* DIRECTIONS
Pick out the lines below that include the string "joints".

= = = = =

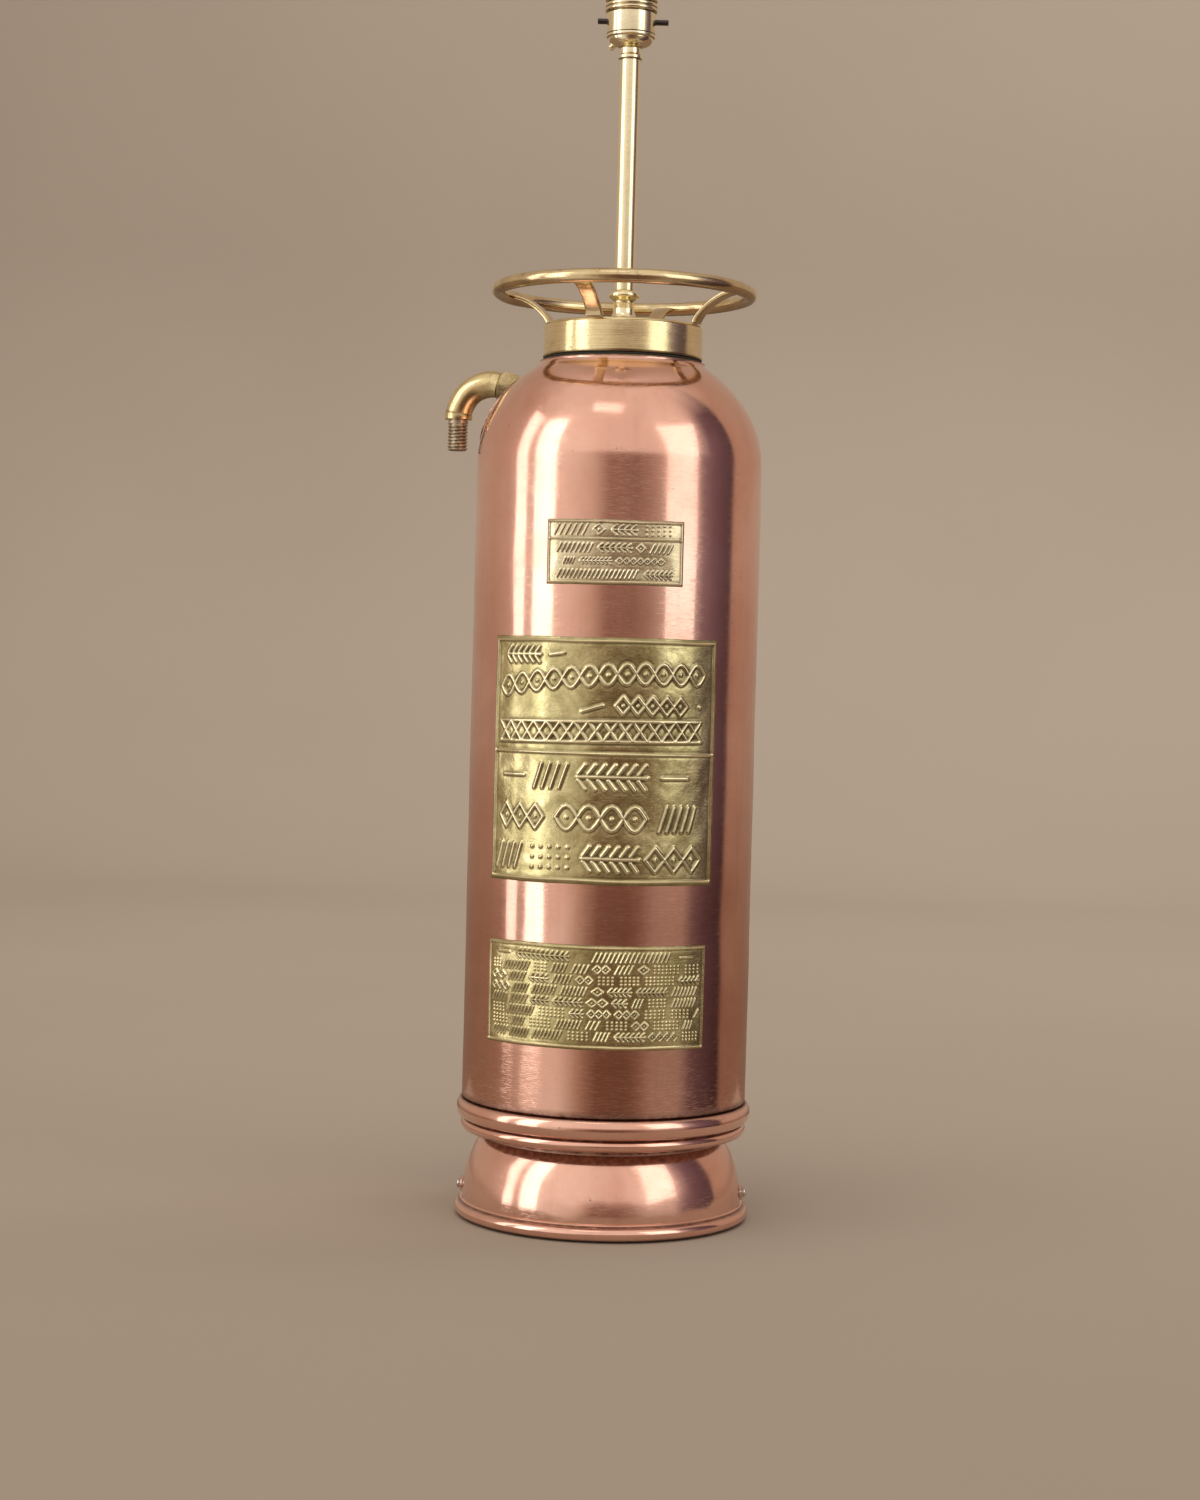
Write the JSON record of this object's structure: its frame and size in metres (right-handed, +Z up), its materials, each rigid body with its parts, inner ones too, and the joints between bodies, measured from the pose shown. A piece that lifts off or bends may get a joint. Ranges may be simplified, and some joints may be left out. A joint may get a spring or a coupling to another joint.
{
  "type": "fire extinguisher table lamp",
  "caption": "Antique copper fire extinguisher with a brass screw cap, hand ring and side outlet, fitted with a brass stem and bayonet lampholder as a table lamp.",
  "frame": {"origin": "centre of the felt pad's underside, on the tank's axis, where the lamp stands", "axes": "+Z up the tank's axis, -Y to the front with the plates, +X to the right, outlet on the left (-X) side"},
  "size_m": [0.2046, 0.1846, 0.789],
  "materials": {
    "copper": "polished copper with fine scratches, dents and warm tarnish",
    "cap_brass": "lathe-turned, lightly polished brass",
    "ring_brass": "darker, hand-worn brass",
    "outlet_brass": "cast brass, polished on top, tarnished underneath",
    "plate_brass": "embossed sheet brass with dark tarnish in the recesses",
    "lamp_brass": "new, bright polished brass",
    "spigot_steel": "dark threaded steel",
    "screw_steel": "bright plated steel",
    "rubber": "matt black rubber",
    "bakelite": "black moulded plastic",
    "insulator": "cream moulded insulator",
    "wood": "plain stained wood",
    "felt": "green felt"
  },
  "bodies": {
    "tank": {"tank_shell": "copper", "tank_bottom": "copper", "foot_band": "copper", "foot_skirt": "copper", "base_disc": "wood", "felt_pad": "felt", "foot_screw_left": "screw_steel", "foot_screw_right": "screw_steel", "foot_washer_left": "copper", "foot_washer_right": "copper", "cable_grommet": "rubber", "neck_ring": "cap_brass", "plate_small": "plate_brass", "plate_main": "plate_brass", "plate_directions": "plate_brass", "outlet_saddle": "copper", "outlet_collar": "outlet_brass", "outlet_elbow": "outlet_brass", "outlet_spigot": "spigot_steel", "outlet_strainer": "outlet_brass"},
    "gasket": {"cap_gasket": "rubber"},
    "cap": {"screw_cap": "cap_brass", "cap_leg_front": "ring_brass", "cap_leg_right": "ring_brass", "cap_leg_rear": "ring_brass", "cap_leg_left": "ring_brass", "hand_ring": "ring_brass", "stem_base": "lamp_brass", "stem_tube": "lamp_brass", "stem_washer": "lamp_brass", "threaded_rod": "lamp_brass", "lock_washer": "screw_steel", "lock_nut": "lamp_brass", "lampholder_dome": "lamp_brass", "earth_screw": "lamp_brass", "lampholder_housing": "lamp_brass", "insulator_block": "insulator", "contact_spring_left": "screw_steel", "contact_spring_right": "screw_steel"},
    "push_bar": {"switch_push_bar": "bakelite"},
    "shade_ring_lower": {"shade_ring_lower": "lamp_brass"},
    "shade_ring_upper": {"shade_ring_upper": "lamp_brass"},
    "plunger_left": {"contact_plunger_left": "lamp_brass"},
    "plunger_right": {"contact_plunger_right": "lamp_brass"}
  },
  "joints": [
    {"name": "cap_lift", "type": "slide", "parent": "tank", "child": "gasket", "axis": [0, 0, 1], "range_m": [0, 0.0161]},
    {"name": "cap_turn", "type": "hinge", "parent": "gasket", "child": "cap", "pos_m": [0, 0, 0.547], "axis": [0, 0, 1], "range_deg": [0, 1800]},
    {"name": "switch_push", "type": "slide", "parent": "cap", "child": "push_bar", "axis": [1, 0, 0], "range_m": [-0.0025, 0]},
    {"name": "shade_ring_lower_travel", "type": "slide", "parent": "cap", "child": "shade_ring_lower", "axis": [0, 0, 1], "range_m": [0, 0.006]},
    {"name": "shade_ring_upper_travel", "type": "slide", "parent": "shade_ring_lower", "child": "shade_ring_upper", "axis": [0, 0, 1], "range_m": [0, 0.012]},
    {"name": "plunger_left_press", "type": "slide", "parent": "cap", "child": "plunger_left", "axis": [0, 0, 1], "range_m": [-0.0025, 0], "stiffness_N_per_m": 600, "springref_m": 0.003, "deforming": ["contact_spring_left"]},
    {"name": "plunger_right_press", "type": "slide", "parent": "cap", "child": "plunger_right", "axis": [0, 0, 1], "range_m": [-0.0025, 0], "stiffness_N_per_m": 600, "springref_m": 0.003, "deforming": ["contact_spring_right"]}
  ],
  "couplings": [
    {"joint": "cap_lift", "follows": "cap_turn", "m_per_rad": 0.0005093}
  ]
}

= = = = =

* WRITTEN SOLUTION
Write the JSON record of this object's structure: its frame and size in metres (right-handed, +Z up), its materials, each rigid body with its parts, inner ones too, and the joints between bodies, measured from the pose shown. A piece that lifts off or bends may get a joint. Ranges may be simplified, and some joints may be left out. A joint may get a spring or a coupling to another joint.
  "joints": [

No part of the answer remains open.